• Records with modeling code:
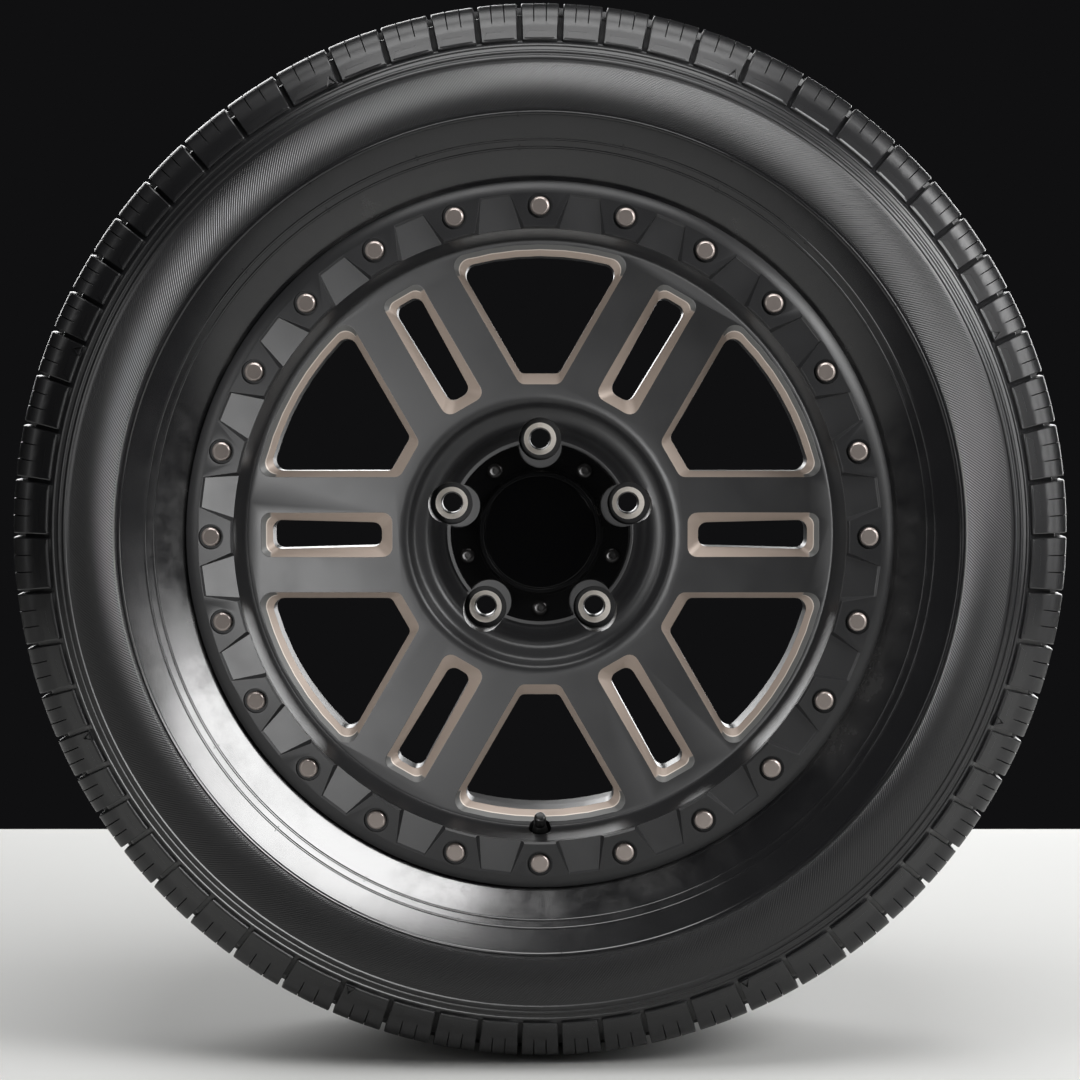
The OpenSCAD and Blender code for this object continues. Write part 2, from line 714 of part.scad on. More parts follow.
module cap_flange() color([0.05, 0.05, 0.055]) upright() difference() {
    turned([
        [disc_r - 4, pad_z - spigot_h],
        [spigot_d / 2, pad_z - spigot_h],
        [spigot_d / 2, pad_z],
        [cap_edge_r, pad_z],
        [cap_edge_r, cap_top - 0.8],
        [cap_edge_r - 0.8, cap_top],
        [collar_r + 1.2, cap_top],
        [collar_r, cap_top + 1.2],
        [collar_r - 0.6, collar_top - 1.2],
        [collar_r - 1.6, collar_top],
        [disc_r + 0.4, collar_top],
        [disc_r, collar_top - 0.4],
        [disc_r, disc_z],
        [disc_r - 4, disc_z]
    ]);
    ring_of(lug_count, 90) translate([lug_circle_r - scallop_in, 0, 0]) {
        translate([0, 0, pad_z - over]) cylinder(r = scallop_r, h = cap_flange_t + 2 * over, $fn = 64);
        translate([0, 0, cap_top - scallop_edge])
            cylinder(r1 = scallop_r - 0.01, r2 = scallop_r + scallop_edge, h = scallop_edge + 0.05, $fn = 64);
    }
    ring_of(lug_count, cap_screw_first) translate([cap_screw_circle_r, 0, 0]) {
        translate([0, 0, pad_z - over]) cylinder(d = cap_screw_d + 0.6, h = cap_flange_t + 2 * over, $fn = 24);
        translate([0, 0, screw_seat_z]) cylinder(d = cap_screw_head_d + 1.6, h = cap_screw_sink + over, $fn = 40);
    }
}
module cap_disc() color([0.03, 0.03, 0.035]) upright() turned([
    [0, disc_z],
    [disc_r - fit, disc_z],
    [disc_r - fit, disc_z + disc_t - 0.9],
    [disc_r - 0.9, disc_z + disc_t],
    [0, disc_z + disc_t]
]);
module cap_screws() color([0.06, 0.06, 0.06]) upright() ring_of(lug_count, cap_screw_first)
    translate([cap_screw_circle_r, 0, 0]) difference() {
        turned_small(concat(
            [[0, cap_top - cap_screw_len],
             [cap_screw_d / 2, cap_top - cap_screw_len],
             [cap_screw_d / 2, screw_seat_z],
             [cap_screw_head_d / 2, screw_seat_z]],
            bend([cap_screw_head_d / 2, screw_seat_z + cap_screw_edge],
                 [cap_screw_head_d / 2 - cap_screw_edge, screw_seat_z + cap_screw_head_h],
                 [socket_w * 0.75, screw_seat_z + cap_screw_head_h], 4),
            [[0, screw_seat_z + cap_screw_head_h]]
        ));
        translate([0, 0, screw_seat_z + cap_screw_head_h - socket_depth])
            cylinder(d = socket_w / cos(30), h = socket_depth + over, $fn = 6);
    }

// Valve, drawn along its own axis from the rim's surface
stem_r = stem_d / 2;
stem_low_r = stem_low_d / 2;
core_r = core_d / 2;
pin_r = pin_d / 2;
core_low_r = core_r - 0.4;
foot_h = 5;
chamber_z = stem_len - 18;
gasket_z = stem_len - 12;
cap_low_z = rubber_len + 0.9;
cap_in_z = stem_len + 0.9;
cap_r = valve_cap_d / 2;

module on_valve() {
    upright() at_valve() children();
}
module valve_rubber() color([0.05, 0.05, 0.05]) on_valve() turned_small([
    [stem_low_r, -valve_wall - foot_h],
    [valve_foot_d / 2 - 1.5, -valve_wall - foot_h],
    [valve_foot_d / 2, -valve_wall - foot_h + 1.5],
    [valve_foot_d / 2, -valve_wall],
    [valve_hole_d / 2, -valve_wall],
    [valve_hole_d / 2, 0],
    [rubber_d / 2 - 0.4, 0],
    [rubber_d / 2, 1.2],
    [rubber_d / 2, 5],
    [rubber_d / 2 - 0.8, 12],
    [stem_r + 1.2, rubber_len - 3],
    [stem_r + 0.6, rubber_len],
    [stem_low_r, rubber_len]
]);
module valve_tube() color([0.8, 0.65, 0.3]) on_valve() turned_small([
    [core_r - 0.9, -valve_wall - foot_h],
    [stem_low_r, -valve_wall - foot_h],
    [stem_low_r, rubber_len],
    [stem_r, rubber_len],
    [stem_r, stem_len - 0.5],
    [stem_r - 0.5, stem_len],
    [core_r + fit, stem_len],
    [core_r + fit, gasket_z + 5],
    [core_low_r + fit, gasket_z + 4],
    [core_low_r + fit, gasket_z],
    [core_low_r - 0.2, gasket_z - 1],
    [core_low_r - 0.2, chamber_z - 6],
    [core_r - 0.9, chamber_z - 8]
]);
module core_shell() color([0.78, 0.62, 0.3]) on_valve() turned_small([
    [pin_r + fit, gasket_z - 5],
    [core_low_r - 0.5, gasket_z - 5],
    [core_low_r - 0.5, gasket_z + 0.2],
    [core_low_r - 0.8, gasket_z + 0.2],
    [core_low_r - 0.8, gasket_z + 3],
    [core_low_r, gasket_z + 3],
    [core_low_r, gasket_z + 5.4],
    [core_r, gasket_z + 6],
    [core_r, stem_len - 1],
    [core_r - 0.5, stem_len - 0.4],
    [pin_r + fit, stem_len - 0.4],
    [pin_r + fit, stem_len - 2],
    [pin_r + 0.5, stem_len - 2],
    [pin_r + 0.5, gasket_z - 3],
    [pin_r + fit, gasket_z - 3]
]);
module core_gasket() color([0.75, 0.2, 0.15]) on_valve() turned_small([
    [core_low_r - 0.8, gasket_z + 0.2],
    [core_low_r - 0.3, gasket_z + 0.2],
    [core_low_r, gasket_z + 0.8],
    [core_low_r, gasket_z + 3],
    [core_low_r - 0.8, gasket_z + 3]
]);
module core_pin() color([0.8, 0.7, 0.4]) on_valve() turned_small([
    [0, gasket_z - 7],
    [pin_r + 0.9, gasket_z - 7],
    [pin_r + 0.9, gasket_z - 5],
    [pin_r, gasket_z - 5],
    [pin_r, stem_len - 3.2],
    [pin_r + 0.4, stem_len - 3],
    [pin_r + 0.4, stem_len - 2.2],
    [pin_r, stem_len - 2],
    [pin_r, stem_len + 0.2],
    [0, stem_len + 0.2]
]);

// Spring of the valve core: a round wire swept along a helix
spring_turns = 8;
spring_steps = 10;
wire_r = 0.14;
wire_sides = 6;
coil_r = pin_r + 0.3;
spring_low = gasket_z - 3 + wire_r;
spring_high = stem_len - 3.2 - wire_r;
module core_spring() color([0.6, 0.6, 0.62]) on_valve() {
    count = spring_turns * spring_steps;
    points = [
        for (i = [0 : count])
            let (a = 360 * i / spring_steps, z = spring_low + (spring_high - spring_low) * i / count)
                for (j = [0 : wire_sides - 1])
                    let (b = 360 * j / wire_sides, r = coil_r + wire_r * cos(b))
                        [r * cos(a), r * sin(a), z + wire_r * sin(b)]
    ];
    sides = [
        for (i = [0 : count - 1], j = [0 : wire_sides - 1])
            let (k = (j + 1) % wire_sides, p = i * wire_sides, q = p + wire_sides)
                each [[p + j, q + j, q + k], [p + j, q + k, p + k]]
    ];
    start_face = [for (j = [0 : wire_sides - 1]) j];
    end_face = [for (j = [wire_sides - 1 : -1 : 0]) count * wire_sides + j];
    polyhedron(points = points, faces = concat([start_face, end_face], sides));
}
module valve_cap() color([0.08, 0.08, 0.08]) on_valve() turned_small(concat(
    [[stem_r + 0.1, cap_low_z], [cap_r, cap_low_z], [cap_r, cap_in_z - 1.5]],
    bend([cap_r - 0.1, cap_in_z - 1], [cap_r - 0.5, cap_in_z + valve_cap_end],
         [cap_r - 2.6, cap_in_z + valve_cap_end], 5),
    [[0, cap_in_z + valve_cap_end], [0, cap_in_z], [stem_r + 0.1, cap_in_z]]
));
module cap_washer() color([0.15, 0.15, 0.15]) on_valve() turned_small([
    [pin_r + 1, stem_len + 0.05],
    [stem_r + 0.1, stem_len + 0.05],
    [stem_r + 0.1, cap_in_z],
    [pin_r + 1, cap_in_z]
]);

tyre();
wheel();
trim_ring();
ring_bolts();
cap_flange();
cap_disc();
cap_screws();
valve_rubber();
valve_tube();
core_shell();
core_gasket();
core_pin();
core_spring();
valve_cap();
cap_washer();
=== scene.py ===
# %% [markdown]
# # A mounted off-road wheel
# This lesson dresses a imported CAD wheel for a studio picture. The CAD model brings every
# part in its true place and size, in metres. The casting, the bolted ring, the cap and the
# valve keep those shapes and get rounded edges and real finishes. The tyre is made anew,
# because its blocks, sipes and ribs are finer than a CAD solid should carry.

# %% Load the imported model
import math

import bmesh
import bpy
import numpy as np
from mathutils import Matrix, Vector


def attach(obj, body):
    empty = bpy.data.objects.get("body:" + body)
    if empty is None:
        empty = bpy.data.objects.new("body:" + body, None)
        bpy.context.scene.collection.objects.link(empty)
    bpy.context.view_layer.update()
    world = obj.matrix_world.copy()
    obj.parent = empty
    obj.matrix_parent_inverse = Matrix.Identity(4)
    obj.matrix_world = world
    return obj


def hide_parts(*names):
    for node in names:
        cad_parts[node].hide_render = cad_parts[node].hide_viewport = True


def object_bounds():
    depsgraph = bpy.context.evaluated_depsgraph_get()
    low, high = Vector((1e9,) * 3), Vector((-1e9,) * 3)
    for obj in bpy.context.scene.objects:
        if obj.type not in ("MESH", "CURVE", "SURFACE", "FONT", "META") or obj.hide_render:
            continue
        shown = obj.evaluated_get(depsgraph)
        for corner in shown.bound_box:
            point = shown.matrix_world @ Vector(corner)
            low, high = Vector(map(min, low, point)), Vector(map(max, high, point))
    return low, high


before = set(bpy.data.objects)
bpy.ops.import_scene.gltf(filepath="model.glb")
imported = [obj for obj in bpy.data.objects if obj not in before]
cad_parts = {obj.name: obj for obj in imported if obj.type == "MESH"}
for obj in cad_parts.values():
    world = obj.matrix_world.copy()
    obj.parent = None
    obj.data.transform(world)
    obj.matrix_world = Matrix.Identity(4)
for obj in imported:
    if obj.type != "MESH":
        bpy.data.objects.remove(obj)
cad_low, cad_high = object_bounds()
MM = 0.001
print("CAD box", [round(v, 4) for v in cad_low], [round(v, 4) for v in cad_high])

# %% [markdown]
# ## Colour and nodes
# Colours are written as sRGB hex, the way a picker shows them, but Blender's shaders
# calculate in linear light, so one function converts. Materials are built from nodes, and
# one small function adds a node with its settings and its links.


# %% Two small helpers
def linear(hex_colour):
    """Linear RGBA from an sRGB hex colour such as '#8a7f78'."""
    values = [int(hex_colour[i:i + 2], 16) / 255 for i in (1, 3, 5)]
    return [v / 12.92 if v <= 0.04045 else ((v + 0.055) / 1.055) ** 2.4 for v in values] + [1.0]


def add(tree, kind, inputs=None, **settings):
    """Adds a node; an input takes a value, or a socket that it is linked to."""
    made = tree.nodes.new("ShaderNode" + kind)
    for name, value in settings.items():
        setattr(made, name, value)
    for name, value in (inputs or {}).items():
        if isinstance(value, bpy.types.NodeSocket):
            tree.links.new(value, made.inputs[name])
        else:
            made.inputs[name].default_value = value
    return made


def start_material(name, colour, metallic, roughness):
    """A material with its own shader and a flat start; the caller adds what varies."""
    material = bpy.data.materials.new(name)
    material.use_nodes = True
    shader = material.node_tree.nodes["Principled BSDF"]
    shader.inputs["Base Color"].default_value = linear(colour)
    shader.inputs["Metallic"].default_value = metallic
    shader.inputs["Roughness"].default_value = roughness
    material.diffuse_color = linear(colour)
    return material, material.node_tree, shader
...
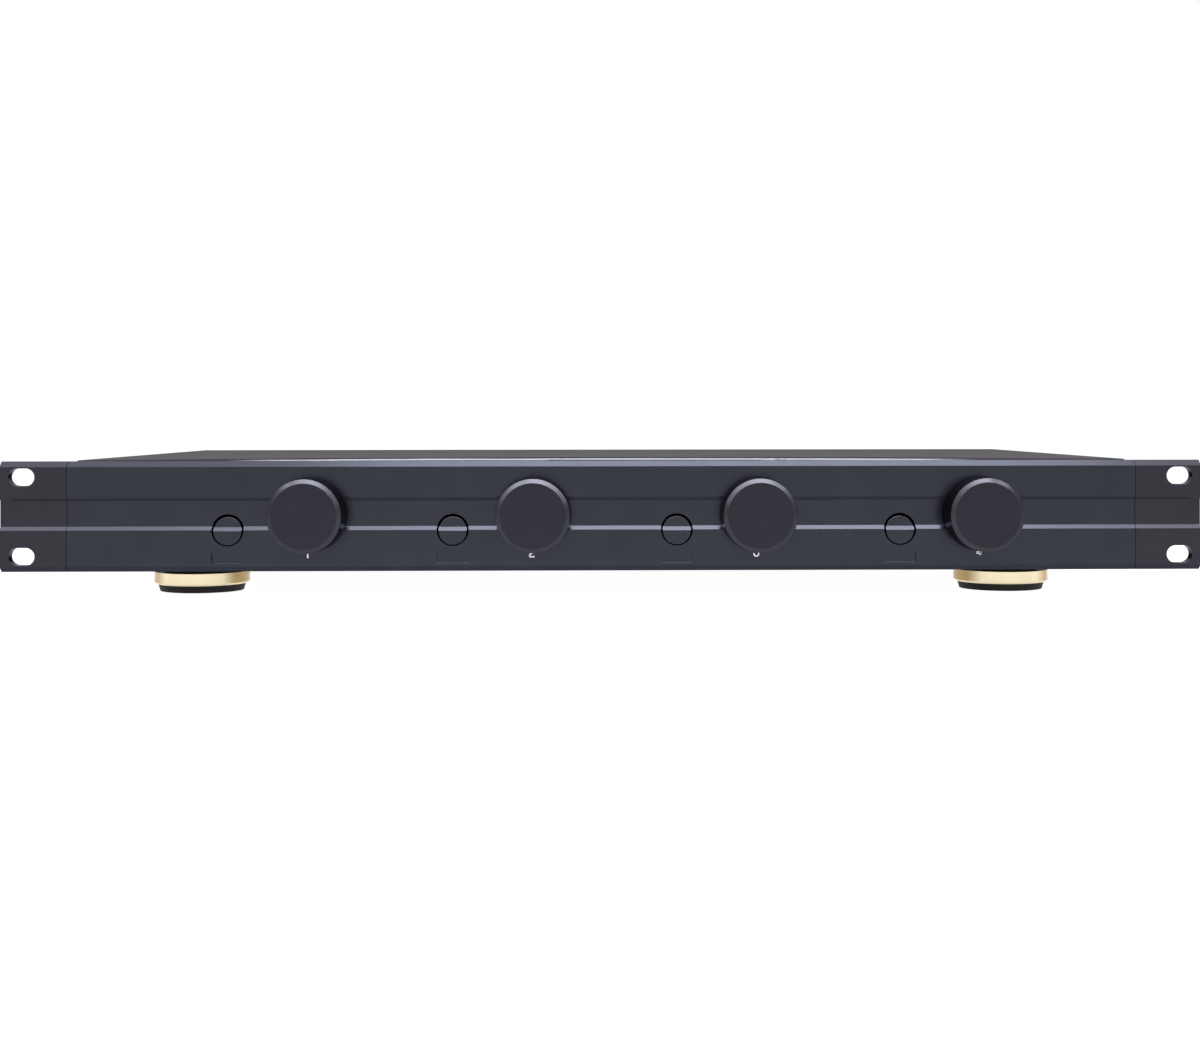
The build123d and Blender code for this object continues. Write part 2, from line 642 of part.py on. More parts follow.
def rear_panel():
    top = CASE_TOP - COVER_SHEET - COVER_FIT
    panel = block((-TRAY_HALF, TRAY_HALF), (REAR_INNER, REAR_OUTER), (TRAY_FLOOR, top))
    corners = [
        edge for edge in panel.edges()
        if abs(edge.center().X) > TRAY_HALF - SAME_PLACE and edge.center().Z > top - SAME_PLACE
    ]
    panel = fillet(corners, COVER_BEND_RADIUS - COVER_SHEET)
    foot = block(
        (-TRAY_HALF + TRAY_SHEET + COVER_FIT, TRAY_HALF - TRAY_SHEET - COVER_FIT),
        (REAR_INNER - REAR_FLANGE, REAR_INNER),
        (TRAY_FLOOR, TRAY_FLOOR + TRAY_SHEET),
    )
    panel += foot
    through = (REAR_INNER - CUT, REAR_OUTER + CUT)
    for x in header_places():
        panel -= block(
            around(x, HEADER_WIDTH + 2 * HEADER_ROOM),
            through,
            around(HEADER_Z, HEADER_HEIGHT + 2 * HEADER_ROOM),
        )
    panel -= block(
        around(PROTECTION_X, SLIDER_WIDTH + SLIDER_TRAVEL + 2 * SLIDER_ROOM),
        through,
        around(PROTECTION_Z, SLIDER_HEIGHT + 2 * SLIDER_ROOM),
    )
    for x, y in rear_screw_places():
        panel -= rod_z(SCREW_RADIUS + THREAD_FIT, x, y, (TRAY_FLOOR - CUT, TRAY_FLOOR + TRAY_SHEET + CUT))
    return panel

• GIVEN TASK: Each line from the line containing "low, high = Vector((1e9,)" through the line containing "return made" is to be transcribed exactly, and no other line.

• THE RESULT:
    low, high = Vector((1e9,) * 3), Vector((-1e9,) * 3)
    for obj in bpy.context.scene.objects:
        if obj.type not in ("MESH", "CURVE", "SURFACE", "FONT", "META") or obj.hide_render:
            continue
        shown = obj.evaluated_get(depsgraph)
        for corner in shown.bound_box:
            point = shown.matrix_world @ Vector(corner)
            low, high = Vector(map(min, low, point)), Vector(map(max, high, point))
    return low, high


before = set(bpy.data.objects)
bpy.ops.import_scene.gltf(filepath="model.glb")
imported = [obj for obj in bpy.data.objects if obj not in before]
cad_parts = {obj.name: obj for obj in imported if obj.type == "MESH"}
for obj in cad_parts.values():
    world = obj.matrix_world.copy()
    obj.parent = None
    obj.data.transform(world)
    obj.matrix_world = Matrix.Identity(4)
for obj in imported:
    if obj.type != "MESH":
        bpy.data.objects.remove(obj)
cad_low, cad_high = object_bounds()
MM = 0.001
print("CAD box", [round(v, 4) for v in cad_low], [round(v, 4) for v in cad_high])

# %% [markdown]
# ## Colour and nodes
# Colours are written as sRGB hex, the way a picker shows them, but Blender's shaders
# calculate in linear light, so one function converts. Materials are built from nodes, and
# one small function adds a node with its settings and its links.


# %% Two small helpers
def linear(hex_colour):
    """Linear RGBA from an sRGB hex colour such as '#8a7f78'."""
    values = [int(hex_colour[i:i + 2], 16) / 255 for i in (1, 3, 5)]
    return [v / 12.92 if v <= 0.04045 else ((v + 0.055) / 1.055) ** 2.4 for v in values] + [1.0]


def add(tree, kind, inputs=None, **settings):
    """Adds a node; an input takes a value, or a socket that it is linked to."""
    made = tree.nodes.new("ShaderNode" + kind)
    for name, value in settings.items():
        setattr(made, name, value)
    for name, value in (inputs or {}).items():
        if isinstance(value, bpy.types.NodeSocket):
            tree.links.new(value, made.inputs[name])
        else:
            made.inputs[name].default_value = value
    return made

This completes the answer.